Des prises de vue de soldats russes arborant à Afrine les insignes YPG sur leurs uniformes ont ensuite circulé sur les réseaux sociaux, suscitant l’émoi des internautes et les critiques des éditorialistes. « Le PYD a une représentation à Moscou mais pas à Berlin. Ce sont des soldats russes en Syrie qui portent les insignes des YPG et non des soldats allemands », rappelait Akif Beki, un ancien conseiller du président, dans le quotidien Hürriyet, jeudi 23 mars.
Une première fêlure dans la relation turco-russe est apparue au moment des négociations de paix à Astana (Kazakhstan), quand les Russes ont fait circuler, fin janvier, un projet de Constitution pour la Syrie avec un certain degré d’autonomie prévu pour les Kurdes. Et puis le courant est mal passé lors de la dernière rencontre entre Vladimir Poutine et Recep Tayyip Erdogan, à Moscou, le 10 mars. Le Kremlin n’a pas apprécié que l’armée turque se soit emparée d’Al-Bab en février, une ville syrienne stratégique enlevée à l’organisation Etat islamique (EI). Selon les accords passés entre Moscou et Ankara, l’armée turque aurait dû laisser Al-Bab aux troupes de Bachar Al-Assad après l’avoir prise.
Les Russes ont dû alors dessiner une ligne de démarcation au sud d’Al-Bab pour séparer Turcs et Syriens. Dans la foulée, la Russie a bloqué l’avancée turque vers Manbij, une ville du nord de la Syrie conquise par les milices kurdes en août 2016.
« La Turquie redoute une agression »
Le plus étonnant s’est produit lorsque Russes et Américains se sont mis en travers de l’armée turque et de ses alliés rebelles syriens aux abords de Manbij. Empêchée d’avancer dans l’est à Manbij, entravée par la présence russe dans l’ouest à Afrine, l’armée turque est limitée dans ses mouvements. Le projet de M. Erdogan, consistant à « sécuriser une zone de 5 000 kilomètres carrés » dans le nord de la Syrie, semble durablement compromis.

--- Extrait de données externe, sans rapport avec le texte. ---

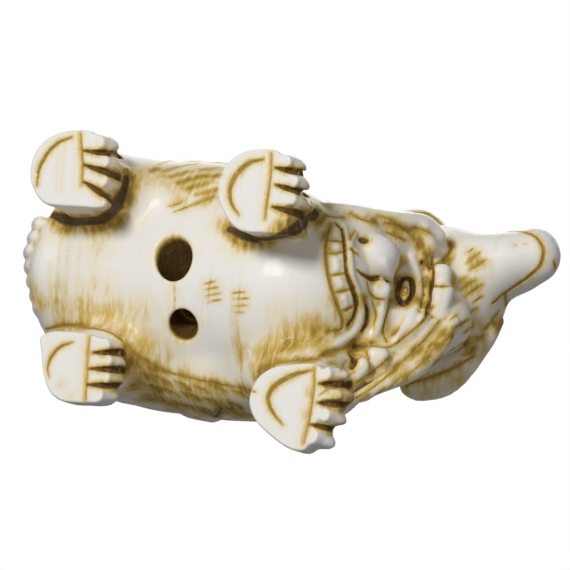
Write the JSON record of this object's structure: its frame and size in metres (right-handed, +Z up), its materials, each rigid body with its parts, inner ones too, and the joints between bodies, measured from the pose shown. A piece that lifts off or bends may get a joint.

De facto, l’incursion militaire turque en Syrie a pris fin. Elle visait deux objectifs, nettoyer les abords de la frontière des djihadistes de l’EI et empêcher les combattants kurdes syriens de faire la jonction entre leurs cantons de l’est et de l’ouest. Le premier est atteint, le second est hors de portée.
Autre contrariété pour Ankara, le Pentagone mise ouvertement sur les Forces démocratiques syriennes (FDS), dont les milices kurdes YPG sont le noyau, pour lancer l’offensive sur Rakka, le fief de l’EI en Syrie. Il s’agit d’un revers supplémentaire pour le président Erdogan, dont l’armée, la deuxième de l’OTAN en nombre d’hommes, semble avoir été tenue à l’écart des opérations. Attendu en Turquie le 30 mars, le secrétaire d’Etat américain Rex Tillerson devra rassurer l’allié turc.
En faisant des YPG un acteur majeur dans la région, Washington et Moscou renforcent la légitimité du PKK, alors que la guerre a repris de plus belle dans le sud-est de la Turquie entre les rebelles kurdes et les forces turques. Dès lors, la Turquie se retrouve confrontée au « plus grand défi sécuritaire auquel elle ait eu à faire face depuis la seconde guerre mondiale », écrit le chercheur américain Aaron Stein, du centre Rafik-Hariri pour le Moyen-Orient
« La Turquie redoute une agression de la part du PYD. Il faudrait une garantie selon laquelle les intérêts turcs seront respectés et que le PYD associera d’autres courants politiques à la gestion des cantons kurdes, mais cela n’est certainement pas pour demain », assure Vahap Coskun, professeur à l’université de droit de Dicle, à Diyarbakir, et spécialiste de la région.